A settlement agreement on past casual problems has already been implemented. The terms of that settlement have allowed us to identify instances where casual employment policies have been violated, and to apply appropriate remedies. Those remedies include conversion to regular employment with benefits for some long-term casuals, and lump-sum payments for those and others.

In the area of future policies, these discussions have confirmed the parties’ support for basic principles underlying our negotiated understandings. It is a fundamental ideal of the Harvard workplace that, although casual staffing is a necessary employment vehicle at Harvard, the use of casual workers should be exceptional and strictly limited, and never at the expense of regular benefited employment. In other words, everyone who does regular Harvard work on a regular basis deserves the benefits of regular employment status.

Casual employment is designed for situations where short-term increases in workload or short-term staffing shortages require a brief expansion in employment. Also, casual employment may be appropriate where departments have ongoing, but minimal, staffing needs for which maintaining a regular position is not practically possible.
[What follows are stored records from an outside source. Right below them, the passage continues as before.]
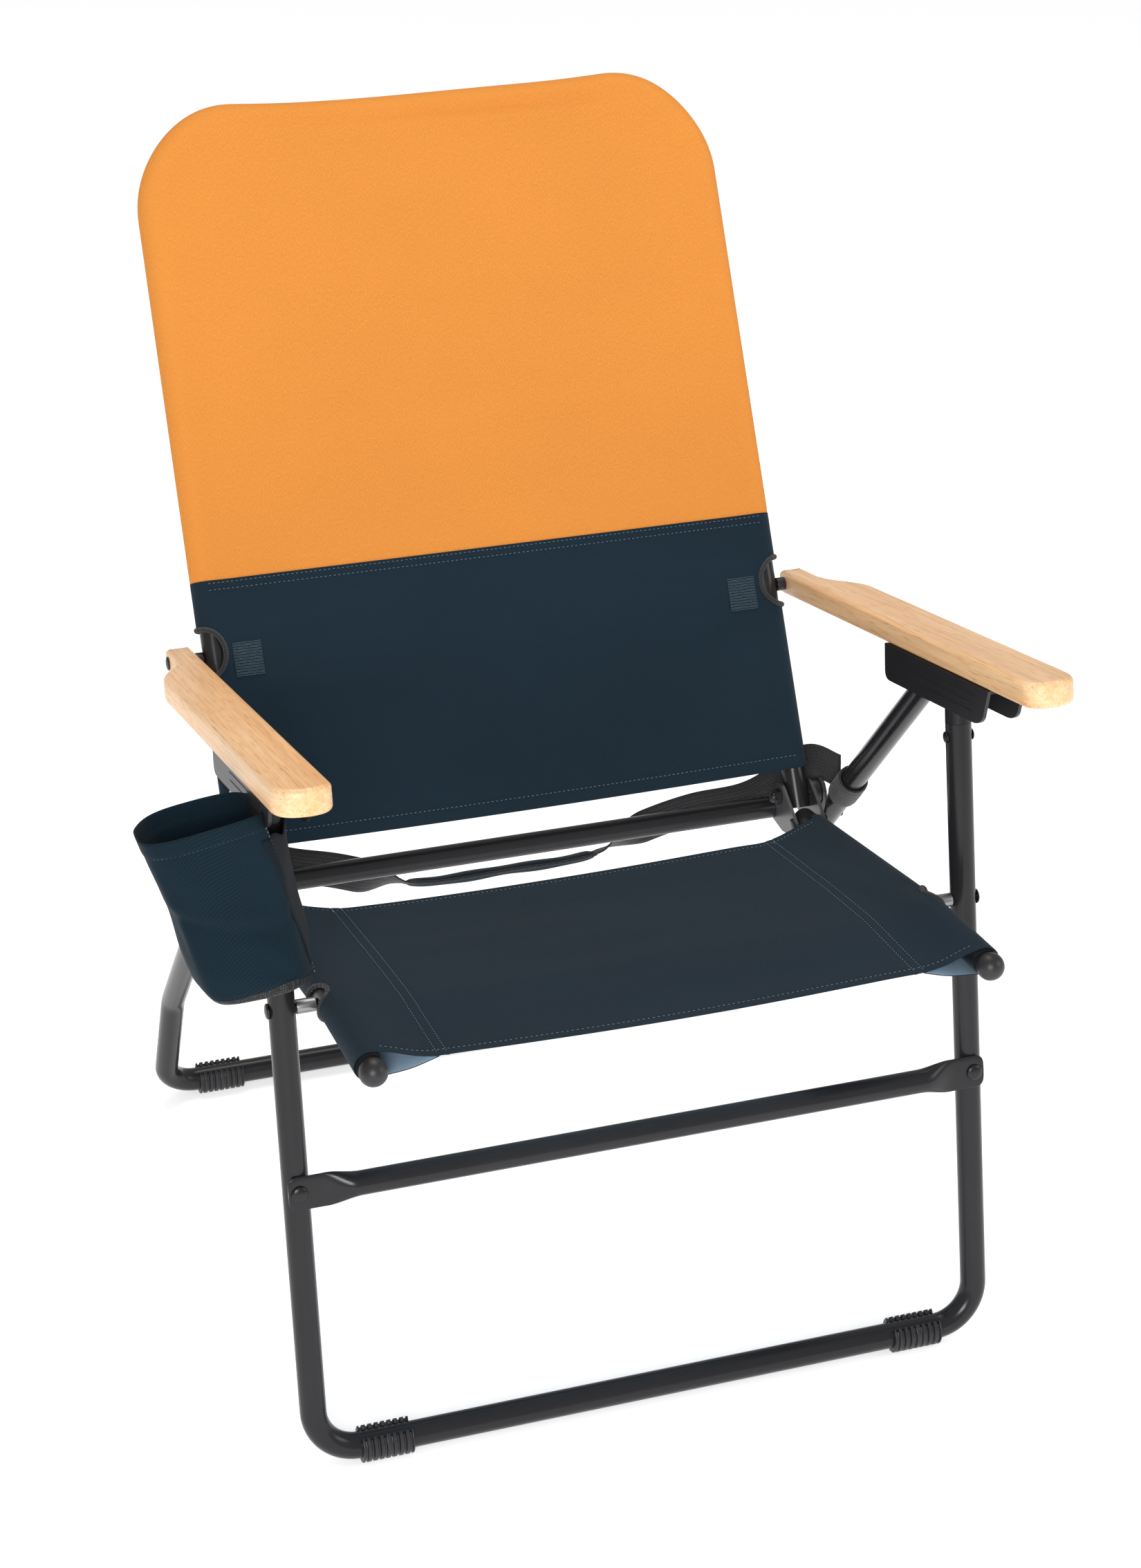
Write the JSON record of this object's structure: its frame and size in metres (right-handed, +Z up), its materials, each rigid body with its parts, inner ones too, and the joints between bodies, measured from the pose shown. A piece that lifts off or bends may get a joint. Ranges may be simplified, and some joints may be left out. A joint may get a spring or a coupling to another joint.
{
  "type": "folding beach chair",
  "caption": "High-back folding beach chair with steel tube frames, two-tone fabric slings, wooden armrests, a cup pocket and a carry strap.",
  "frame": {"origin": "middle of the bounding box's bottom, on the ground the chair stands on", "axes": "+Z up, the sitter faces -Y, +X to the sitter's left"},
  "size_m": [0.7466, 0.7644, 0.9686],
  "materials": {
    "tube_paint": "satin dark grey powder coat",
    "black_steel": "black, low gloss",
    "steel": "plain zinc",
    "black_plastic": "moulded, fine texture",
    "wood": "clear satin varnish",
    "navy_fabric": "twill-woven polyester",
    "orange_fabric": "twill-woven polyester",
    "black_webbing": "woven webbing"
  },
  "bodies": {
    "seat": {"seat_sling": "navy_fabric", "seat_cross_tube": "tube_paint", "seat_rail_left": "tube_paint", "seat_rail_right": "tube_paint", "seat_end_cap_left": "black_plastic", "seat_end_cap_right": "black_plastic", "seat_yoke_left": "tube_paint", "seat_yoke_right": "tube_paint", "yoke_rivet_left": "black_steel", "yoke_rivet_right": "black_steel", "seat_pivot_spacer_left": "steel", "seat_pivot_spacer_right": "steel", "seat_pivot_rivet_left": "black_steel", "seat_pivot_rivet_right": "black_steel", "hinge_bolt_left": "black_steel", "hinge_bolt_right": "black_steel", "hinge_nut_left": "black_steel", "hinge_nut_right": "black_steel", "hinge_disc_left": "black_plastic", "hinge_disc_right": "black_plastic"},
    "front_legs": {"front_leg_frame": "tube_paint", "front_cross_tube": "tube_paint", "cup_pocket": "navy_fabric", "front_cross_rivet_left": "black_steel", "front_cross_rivet_right": "black_steel", "front_foot_pad_left": "black_plastic", "front_foot_pad_right": "black_plastic", "front_leg_plug_left": "black_plastic", "front_leg_plug_right": "black_plastic", "front_plug_rivet_left": "steel", "front_plug_rivet_right": "steel"},
    "rear_legs": {"rear_leg_frame": "tube_paint", "strap_webbing": "black_webbing", "strap_pad": "navy_fabric", "rear_foot_pad_left": "black_plastic", "rear_foot_pad_right": "black_plastic", "rear_leg_plug_left": "black_plastic", "rear_leg_plug_right": "black_plastic", "rear_leg_bracket_left": "tube_paint", "rear_leg_bracket_right": "tube_paint", "bracket_rivet_left": "black_steel", "bracket_rivet_right": "black_steel"},
    "back": {"back_tube": "tube_paint", "back_panel_lower": "navy_fabric", "back_panel_upper": "orange_fabric", "arm_spacer_left": "black_plastic", "arm_spacer_right": "black_plastic", "arm_pivot_bolt_left": "black_steel", "arm_pivot_bolt_right": "black_steel"},
    "arm_left": {"armrest_left": "wood", "arm_housing_left": "black_plastic", "housing_screw_rear_left": "steel", "housing_screw_front_left": "steel"},
    "arm_right": {"armrest_right": "wood", "arm_housing_right": "black_plastic", "housing_screw_rear_right": "steel", "housing_screw_front_right": "steel"}
  },
  "joints": [
    {"name": "back_hinge", "type": "hinge", "parent": "seat", "child": "back", "pos_m": [0.04625, 0.04454, 0.3652], "axis": [1, 0, 0], "range_deg": [0, 94.5]},
    {"name": "front_legs_hinge", "type": "hinge", "parent": "seat", "child": "front_legs", "pos_m": [0.04625, -0.23616, 0.397], "axis": [1, 0, 0], "range_deg": [0, 76.9]},
    {"name": "rear_legs_hinge", "type": "hinge", "parent": "seat", "child": "rear_legs", "pos_m": [0.04625, 0.04454, 0.3652], "axis": [1, 0, 0], "range_deg": [0, 32.6]},
    {"name": "arm_left_hinge", "type": "hinge", "parent": "back", "child": "arm_left", "pos_m": [0.04625, 0.1387, 0.53641], "axis": [1, 0, 0], "range_deg": [-94.6, 0]},
    {"name": "arm_right_hinge", "type": "hinge", "parent": "back", "child": "arm_right", "pos_m": [0.04625, 0.1387, 0.53641], "axis": [1, 0, 0], "range_deg": [-94.6, 0]}
  ],
  "couplings": [
    {"joint": "front_legs_hinge", "follows": "back_hinge", "ratio": 0.813},
    {"joint": "rear_legs_hinge", "follows": "back_hinge", "ratio": 0.344},
    {"joint": "arm_left_hinge", "follows": "back_hinge", "ratio": -1},
    {"joint": "arm_right_hinge", "follows": "back_hinge", "ratio": -1}
  ]
}
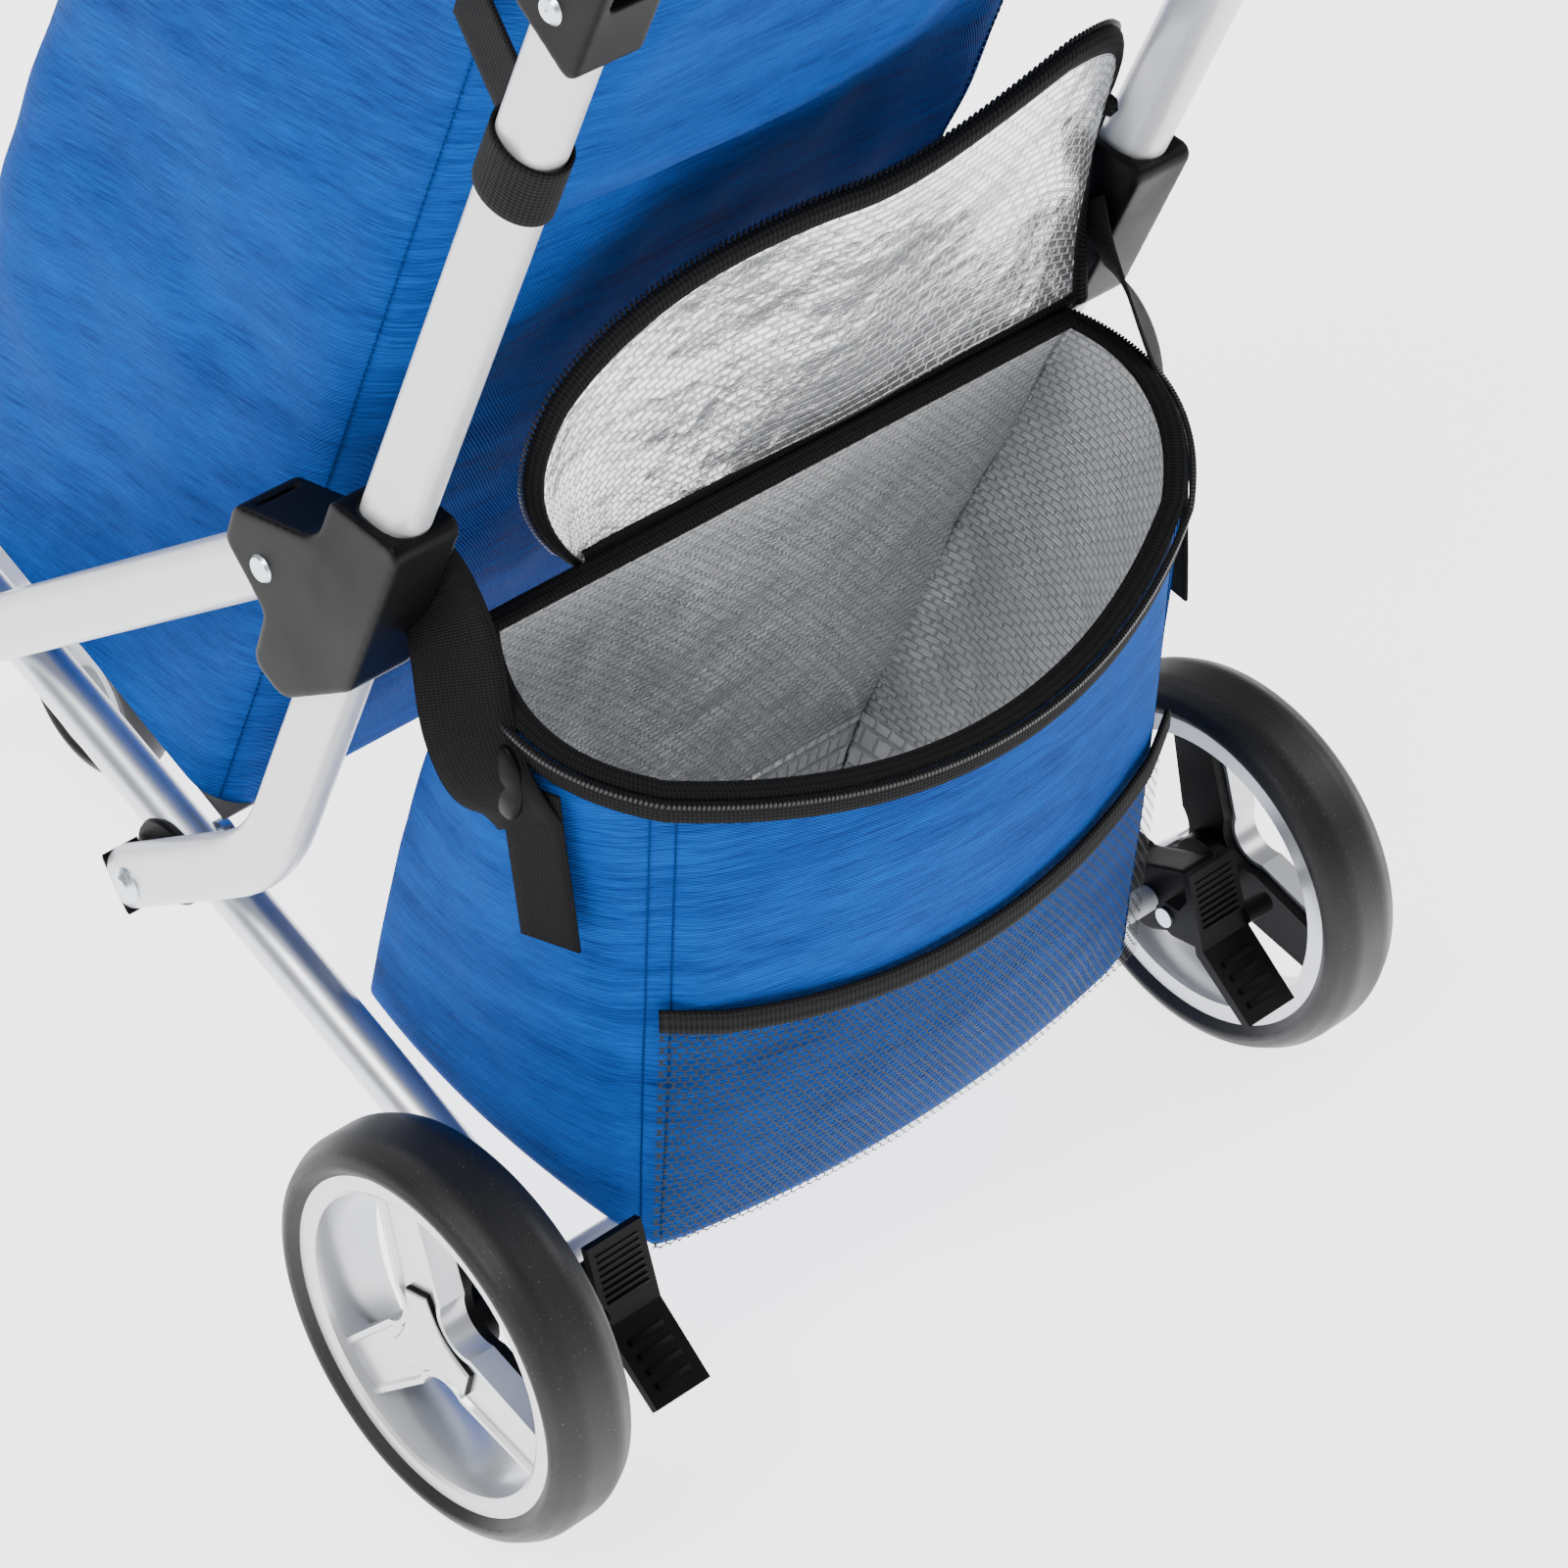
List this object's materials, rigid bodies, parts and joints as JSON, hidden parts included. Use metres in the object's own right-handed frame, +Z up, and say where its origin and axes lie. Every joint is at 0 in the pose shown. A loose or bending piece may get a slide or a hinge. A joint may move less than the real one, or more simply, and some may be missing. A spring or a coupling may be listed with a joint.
{
  "type": "shopping trolley",
  "caption": "Folding shopping trolley: tall fabric bag on a tube frame, insulated cooler bag behind it, braked rear wheels and a swivelling front caster.",
  "frame": {"origin": "on the floor under the centre of the whole trolley", "axes": "+Z up, +Y the way it is pushed (the person stands on the -Y side), +X to the pusher's right"},
  "size_m": [0.5266, 0.8004, 0.9687],
  "materials": {
    "axle_sleeve": "silver powder coat, satin",
    "bag_hanger_left": "ribbed webbing",
    "bag_hanger_right": "ribbed webbing",
    "bag_lid": "twill polyester",
    "base_board": "textured board",
    "bracket_rivets": "zinc plated",
    "brake_pedal_left": "fine-grained moulding",
    "brake_pedal_right": "fine-grained moulding",
    "caster_axle": "zinc plated",
    "caster_fork": "fine-grained moulding",
    "caster_housing": "fine-grained moulding",
    "caster_rim_left": "grey moulding",
    "caster_rim_right": "grey moulding",
    "caster_tyre_left": "dull rubber",
    "caster_tyre_right": "dull rubber",
    "cooler_bag": "twill outside, foil lining inside",
    "cooler_lid": "foil-faced insulated panel",
    "cooler_strap_left": "ribbed webbing",
    "cooler_strap_right": "ribbed webbing",
    "foot_plugs": "fine-grained moulding",
    "front_leg": "silver powder coat, satin",
    "handle_button_left": "fine-grained moulding",
    "handle_button_right": "fine-grained moulding",
    "handle_grip": "foam, matt",
    "handle_pins": "zinc plated",
    "handle_tube": "silver powder coat, satin",
    "hub_left": "fine-grained moulding",
    "hub_right": "fine-grained moulding",
    "hub_rivets": "zinc plated",
    "joint_screws": "zinc plated",
    "leg_bolts": "zinc plated",
    "leg_pivot_nuts": "zinc plated",
    "main_bag": "twill polyester",
    "mesh_pocket": "open net",
    "pedal_pins": "zinc plated",
    "pivot_bolts": "zinc plated",
    "pivot_spacers": "fine-grained moulding",
    "platform_tube": "silver powder coat, satin",
    "rear_axle": "zinc plated",
    "rear_bracket_left": "fine-grained moulding",
    "rear_bracket_right": "fine-grained moulding",
    "rear_pocket": "twill polyester",
    "release_button_left": "red moulding",
    "release_button_right": "red moulding",
    "side_tube_left": "silver powder coat, satin",
    "side_tube_right": "silver powder coat, satin",
    "strap_snap_left": "fine-grained moulding",
    "strap_snap_right": "fine-grained moulding",
    "top_joint_left": "fine-grained moulding",
    "top_joint_right": "fine-grained moulding",
    "wheel_cap_left": "silver moulding",
    "wheel_cap_right": "silver moulding",
    "wheel_rim_left": "silver-painted moulding",
    "wheel_rim_right": "silver-painted moulding",
    "wheel_tyre_left": "dull rubber",
    "wheel_tyre_right": "dull rubber"
  },
  "bodies": {
    "frame": {"side_tube_left": "side_tube_left", "side_tube_right": "side_tube_right", "foot_plugs": "foot_plugs", "pivot_bolts": "pivot_bolts", "pivot_spacers": "pivot_spacers", "top_joint_left": "top_joint_left", "top_joint_right": "top_joint_right", "joint_screws": "joint_screws", "handle_pins": "handle_pins", "main_bag": "main_bag", "base_board": "base_board", "rear_pocket": "rear_pocket", "bag_hanger_left": "bag_hanger_left", "bag_hanger_right": "bag_hanger_right", "cooler_bag": "cooler_bag", "mesh_pocket": "mesh_pocket", "cooler_strap_left": "cooler_strap_left", "cooler_strap_right": "cooler_strap_right", "strap_snap_left": "strap_snap_left", "strap_snap_right": "strap_snap_right"},
    "main_lid": {"bag_lid": "bag_lid"},
    "cooler_lid": {"cooler_lid": "cooler_lid"},
    "handle": {"handle_tube": "handle_tube", "handle_grip": "handle_grip"},
    "handle_button_left": {"handle_button_left": "handle_button_left"},
    "handle_button_right": {"handle_button_right": "handle_button_right"},
    "sliders": {"hub_left": "hub_left", "hub_right": "hub_right", "hub_rivets": "hub_rivets"},
    "release_button_left": {"release_button_left": "release_button_left"},
    "release_button_right": {"release_button_right": "release_button_right"},
    "front_leg": {"front_leg": "front_leg", "leg_bolts": "leg_bolts", "caster_housing": "caster_housing"},
    "caster_fork": {"caster_fork": "caster_fork", "caster_axle": "caster_axle"},
    "front_wheel_left": {"caster_rim_left": "caster_rim_left", "caster_tyre_left": "caster_tyre_left"},
    "front_wheel_right": {"caster_rim_right": "caster_rim_right", "caster_tyre_right": "caster_tyre_right"},
    "platform": {"platform_tube": "platform_tube", "leg_pivot_nuts": "leg_pivot_nuts", "rear_bracket_left": "rear_bracket_left", "rear_bracket_right": "rear_bracket_right", "bracket_rivets": "bracket_rivets", "rear_axle": "rear_axle", "axle_sleeve": "axle_sleeve", "pedal_pins": "pedal_pins", "wheel_cap_left": "wheel_cap_left", "wheel_cap_right": "wheel_cap_right"},
    "rear_wheel_left": {"wheel_rim_left": "wheel_rim_left", "wheel_tyre_left": "wheel_tyre_left"},
    "rear_wheel_right": {"wheel_rim_right": "wheel_rim_right", "wheel_tyre_right": "wheel_tyre_right"},
    "brake_left": {"brake_pedal_left": "brake_pedal_left"},
    "brake_right": {"brake_pedal_right": "brake_pedal_right"}
  },
  "joints": [
    {"name": "frame_fold", "type": "hinge", "parent": "frame", "child": "platform", "pos_m": [0, 0.07, 0.187], "axis": [1, 0, 0], "range_deg": [0, 84], "deforming": ["main_bag", "base_board", "rear_pocket", "cooler_bag", "mesh_pocket"]},
    {"name": "hub_slide", "type": "slide", "parent": "frame", "child": "sliders", "axis": [0, -0.3981, 0.9173], "range_m": [0, 0.2]},
    {"name": "leg_fold", "type": "hinge", "parent": "sliders", "child": "front_leg", "pos_m": [0, -0.06003, 0.43613], "axis": [1, 0, 0], "range_deg": [-24.2, 0]},
    {"name": "rear_wheel_left_spin", "type": "hinge", "parent": "platform", "child": "rear_wheel_left", "pos_m": [0, -0.18, 0.1], "axis": [1, 0, 0], "continuous": true},
    {"name": "rear_wheel_right_spin", "type": "hinge", "parent": "platform", "child": "rear_wheel_right", "pos_m": [0, -0.18, 0.1], "axis": [1, 0, 0], "continuous": true},
    {"name": "brake_left_rock", "type": "hinge", "parent": "platform", "child": "brake_left", "pos_m": [0, -0.21, 0.118], "axis": [1, 0, 0], "range_deg": [0, 14]},
    {"name": "brake_right_rock", "type": "hinge", "parent": "platform", "child": "brake_right", "pos_m": [0, -0.21, 0.118], "axis": [1, 0, 0], "range_deg": [0, 14]},
    {"name": "caster_swivel", "type": "hinge", "parent": "front_leg", "child": "caster_fork", "pos_m": [0, 0.37601, 0.1], "axis": [0, 0, 1], "continuous": true},
    {"name": "front_wheel_left_spin", "type": "hinge", "parent": "caster_fork", "child": "front_wheel_left", "pos_m": [0, 0.35001, 0.05], "axis": [1, 0, 0], "continuous": true},
    {"name": "front_wheel_right_spin", "type": "hinge", "parent": "caster_fork", "child": "front_wheel_right", "pos_m": [0, 0.35001, 0.05], "axis": [1, 0, 0], "continuous": true},
    {"name": "handle_tilt", "type": "hinge", "parent": "frame", "child": "handle", "pos_m": [0, -0.27275, 0.8203], "axis": [1, 0, 0], "range_deg": [-127, 0]},
    {"name": "handle_button_left_press", "type": "slide", "parent": "frame", "child": "handle_button_left", "axis": [-1, 0, 0], "range_m": [0, 0.0045], "stiffness_N_per_m": 300},
    {"name": "handle_button_right_press", "type": "slide", "parent": "frame", "child": "handle_button_right", "axis": [1, 0, 0], "range_m": [0, 0.0045], "stiffness_N_per_m": 300},
    {"name": "release_left_press", "type": "slide", "parent": "sliders", "child": "release_button_left", "axis": [0, -0.3981, 0.9173], "range_m": [0, 0.0045], "stiffness_N_per_m": 300},
    {"name": "release_right_press", "type": "slide", "parent": "sliders", "child": "release_button_right", "axis": [0, -0.3981, 0.9173], "range_m": [0, 0.0045], "stiffness_N_per_m": 300},
    {"name": "main_lid_hinge", "type": "hinge", "parent": "frame", "child": "main_lid", "pos_m": [0, -0.17477, 0.73593], "axis": [1, 0, 0], "range_deg": [0, 100]},
    {"name": "cooler_lid_hinge", "type": "hinge", "parent": "frame", "child": "cooler_lid", "pos_m": [0, -0.13, 0.418], "axis": [1, 0, 0], "range_deg": [0, 114]}
  ],
  "couplings": [
    {"joint": "hub_slide", "follows": "frame_fold", "m_per_rad": 0.13615},
    {"joint": "leg_fold", "follows": "frame_fold", "ratio": -0.2857}
  ]
}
In the course of our recent discussions, we have encountered a number of practices in casual employment that may meet the letter, but certainly violate the spirit, of our agreed-upon policies. We believe these practices need to be actively discouraged. Specifically, the parties have identified the following as problematic practices:

• use of a number of casuals in the same work function, none of whom works over 17.5 hours per week, but whose combined hours exceed 17.5 hours per week;

• use of a series of casuals in the same work function, none of whom works more that 13 weeks, but whose combined employment exceeds 13 weeks;

• employment of a casual worker with occasional brief breaks in employment, scheduled so that the worker never accumulates a solid 13-week span of employment.

In this discussion process, we have also noted the importance of emphasizing policies that ensure that regular employment is not unnecessarily rigid or confining. The HUCTW-Harvard Agreement contains a strong endorsement of flexible or variable work schedules in the context of regular employment. Further, the University and HUCTW have negotiated provisions allowing for temporary or “term” regular positions with benefits, where employment needs are long term (e.g., more that three months) but will terminate at a specific date.

In summary, Harvard and HUCTW have agreed to reaffirm support for a policy framework in which regular employment with benefits is the preferred mode of staffing. Employment plans should be organized around an effort to create and expand regular work opportunities and to minimize the use of casuals (with legitimate exceptions for Harvard students, Harvard retirees, and other special situations, as defined in our Agreement).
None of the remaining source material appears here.